# **Project: Anomaly Detection for AITEX Dataset**
#### Track: VAE
## `Notebook 9`: Concepts and Math for VAE
**Author**: Oliver Grau 

**Date**: 27.03.2025  
**Version**: 1.0


# **What is a Variational Autoencoder (VAE)?**

# 📚 Table of Contents

- [Introduction](#introduction)
- [What is a Variational Autoencoder (VAE) and what problem does it solve?](#what-is-a-variational-autoencoder-vae-and-what-problem-does-it-solve)
- [Core Idea of VAE](#core-idea)
- [The Mathematics of a VAE](#the-mathematics-of-a-vae)
  - [Latent Distributions: Mean and Standard Deviation](#latent-distributions-mean-and-standard-deviation)
  - [Loss Function](#loss-function)
- [Why is this useful for Anomaly Detection?](#why-is-this-useful-for-anomaly-detection)
- [Difference between a Normal Autoencoder and a VAE](#difference-between-a-normal-autoencoder-and-a-vae)
- [Why Use a Distribution Instead of a Direct Vector?](#why-use-a-distribution-instead-of-a-direct-vector)
- [The Reparameterization Trick](#the-reparameterization-trick)
- [What is KL Divergence Doing?](#what-is-kl-divergence-doing)
- [Summary: Why This Matters for Anomaly Detection](#summary-why-this-matters-for-anomaly-detection)
- [Generative Models and Anomaly Detection](#generative-models-and-anomaly-detection)
  - [What Does "Generative" Mean?](#what-does-generative-mean)
  - [Anomaly Detection with Generative Models](#anomaly-detection-with-generative-models)
  - [Concrete Example](#concrete-example)
  - [Key Insight](#key-insight)
- [Conclusion](#conclusion)


## Introduction

In this notebook, we dive deep into the **core concepts and mathematics** behind **Variational Autoencoders (VAEs)**, focusing specifically on how they enable **anomaly detection** in highly regular data such as **fabric textures**.

We will explore:
- Why VAEs model **distributions** instead of fixed encodings
- How the **Reparameterization Trick** allows gradient-based optimization
- The role of **KL Divergence** in shaping a meaningful latent space
- And most importantly: **How the generative power of VAEs helps detect anomalies** through reconstruction errors.

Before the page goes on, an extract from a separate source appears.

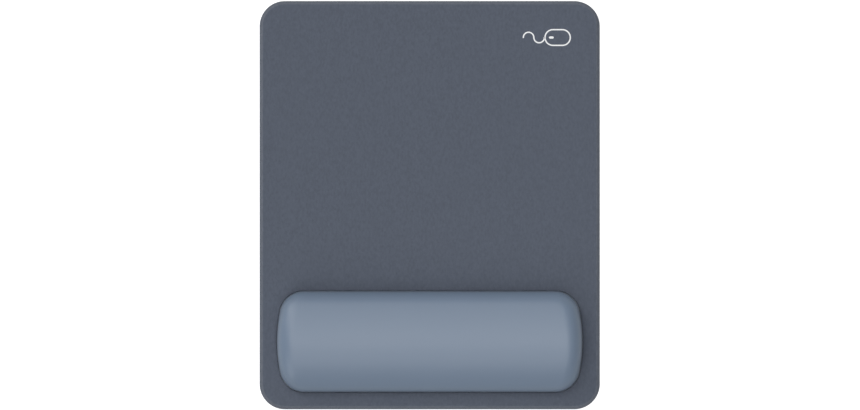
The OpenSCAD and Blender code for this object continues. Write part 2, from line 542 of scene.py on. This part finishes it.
def ink_material(name, base):
    """Matte screen print that lets the knit show through a little."""
    s = Shader(name, 0.6, 0.4)
    knit = knit_height(s)
    loops = s.spread(knit, 0.94, 1.02)
    blotches = s.spread(s.noise(0.6 * MM), 0.97, 1.02)
    s.colour(base, s.math("MULTIPLY", loops, blotches))
    s.bump(knit, 0.02 * MM)
    return s.material


# ---------- colours and light ----------

FABRIC_COLOUR = (0.082, 0.097, 0.13)
# The pressed rim's colour is paler than the knit's: partly its own tone, partly a painted sheen
RIM_COLOUR_WITH_PAINTED_SHEEN = (0.121, 0.135, 0.164)
SKIN_COLOUR = (0.152, 0.203, 0.28)
INK_COLOUR = (0.86, 0.87, 0.88)
FOAM_COLOUR = (0.022, 0.024, 0.029)
RUBBER_COLOUR = (0.016, 0.017, 0.018)
FILM_COLOUR = (0.49, 0.55, 0.62)
TAPE_COLOUR = (0.012, 0.012, 0.013)
PLATE_COLOUR = (0.045, 0.048, 0.055)
SUPPORT_COLOUR = (0.42, 0.39, 0.31)
MEMORY_COLOUR = (0.72, 0.66, 0.50)
FLOOR_COLOUR = (0.65, 0.65, 0.65)
FLOOR_GLOW = 0.8

# Key lamps above and at the back left, and fill lamps in front, all far away and so wide that
# they are soft. Each has its tilt from straight above, its bearing anticlockwise from +X, both in
# degrees like the width, and its strength
KEY_LIGHT = 0.7
FILL_LIGHT = 0.45
LAMP_WIDTH = 30
LAMPS = {
    "overhead": (0, 0, KEY_LIGHT),
    "back_left": (30, 120, KEY_LIGHT),
    "low_back_left": (60, 135, KEY_LIGHT),
    "front": (30, 270, FILL_LIGHT),
    "low_front_left": (60, 240, FILL_LIGHT),
}
# The room gives a flat face what the lamps leave of an even light of 1
ON_A_FLAT_FACE = sum(
    strength * math.cos(math.radians(tilt)) for tilt, _, strength in LAMPS.values()
)
ROOM_GLOW = 1 - ON_A_FLAT_FACE / math.pi


# ---------- the mat ----------


def make_fabric():
    """The knit sheet: a flat top, the pressed bevel and its cut edge, and the window's lip, which
    sinks a little towards the rest."""
    thickness = MAT_TOP - FILM_TOP
    sink_start, sink_slight, sink_full = 0.9 * MM, 0.02 * MM, 0.12 * MM
    rim = soften(
        [
            (RIM_FLAT, MAT_TOP), (BEVEL_W, MAT_TOP), (0, MAT_TOP - BEVEL_H),
            (0, FILM_TOP - BEVEL_H), (BEVEL_W, FILM_TOP), (RIM_FLAT, FILM_TOP),
        ],
        0.22 * MM,
    )
    lip = soften(
        [
            (LIP_FLAT, MAT_TOP), (sink_start, MAT_TOP - sink_slight),
            (LIP_GAP, MAT_TOP - sink_full), (LIP_GAP, FILM_TOP), (LIP_FLAT, FILM_TOP),
        ],
        0.18 * MM,
    )
    bm = bmesh.new()
    rim_bands = [
        i for i, p in enumerate(rim) if p.x < BEVEL_W + thickness and p.y > FILM_TOP - BEVEL_H
    ]
    windowed_sheet(bm, rim, lip, rim_bands)
    knit = knit_material("mat_knit", FABRIC_COLOUR, pressed=False)
    # The bevel gets the pressed knit, whose paler colour partly paints a sheen
    pressed = knit_material("mat_pressed_rim_painted_sheen", RIM_COLOUR_WITH_PAINTED_SHEEN, pressed=True)
    piece = finish_mesh("mat_surface_fabric", bm, [knit, pressed])
    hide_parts("surface_fabric")


def make_foam():
    """The foam sheet. Its cut sides pull in a little between the fabric and the backing."""
    waist = 0.15 * MM
    rim = soften(
        [
            (RIM_FLAT, FOAM_TOP), (BEVEL_W, FOAM_TOP), (0, FOAM_TOP - BEVEL_H),
            (waist, (FOAM_TOP - BEVEL_H + FOAM_BOTTOM) / 2),
            (0, FOAM_BOTTOM), (RIM_FLAT, FOAM_BOTTOM),
        ],
        0.3 * MM,
    )
    lip = soften(
        [
            (LIP_FLAT, FOAM_TOP), (WINDOW_GAP, FOAM_TOP),
            (WINDOW_GAP, FOAM_BOTTOM), (LIP_FLAT, FOAM_BOTTOM),
        ],
        0.15 * MM,
    )
    bm = bmesh.new()
    windowed_sheet(bm, rim, lip)
    material = foam_material("mat_foam_cut", FOAM_COLOUR, 0.35 * MM)
    piece = finish_mesh("mat_foam_core", bm, [material])
    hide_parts("foam_sheet")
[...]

This is not just a theoretical journey. Every concept is linked back to **real-world anomaly detection**, preparing you to deeply understand **why VAEs work or not** and **how to use them effectively or not**.

---

A **Variational Autoencoder (VAE)** is a type of **generative model**. It learns to approximate the **distribution** of your input data. In your case: clean, **defect-free grayscale fabric patches**.

## Core Idea of VAE:
> "Learn what *normal* fabric looks like, so that you can detect when something is *not normal* (an anomaly)."

VAEs consist of two main components:

1. **Encoder**: Compresses the input image $ x $ into a **distribution** over latent variables $ z $.  
2. **Decoder**: Reconstructs the original image $ x $ from a sampled $ z \sim q(z|x) $.

---

### The Mathematics of a VAE

Unlike a regular Autoencoder (which gives you a fixed encoding $ z = f(x) $), the VAE encoder outputs **two vectors**:

- $ \mu(x) $: Mean of the latent distribution
- $ \sigma(x) $: Standard deviation of the latent distribution

Then it samples:

$$
z = \mu(x) + \sigma(x) \cdot \epsilon, \quad \epsilon \sim \mathcal{N}(0, 1)
$$

→ This is called the **reparameterization trick**.

---

### Loss Function

The total VAE loss is made up of two parts:

$$
\mathcal{L}_{\text{VAE}}(x) = \underbrace{\mathbb{E}_{q(z|x)} [\log p(x|z)]}_{\text{Reconstruction Loss}} - \underbrace{D_{\text{KL}}(q(z|x) \parallel p(z))}_{\text{KL Divergence}}
$$

Or more commonly written for optimization:

$$
\text{Loss}(x) = \text{Reconstruction Loss} + \beta \cdot D_{\text{KL}}(q(z|x) \parallel \mathcal{N}(0, I))
$$

Where:

- The **Reconstruction Loss** is usually **MSE (Mean Squared Error)** or **BCE (Binary Cross Entropy)** — it ensures that the output looks like the input.
- The **KL Divergence** forces the encoder’s output distributions to stay close to a standard normal distribution.

---

### Why is this useful for Anomaly Detection?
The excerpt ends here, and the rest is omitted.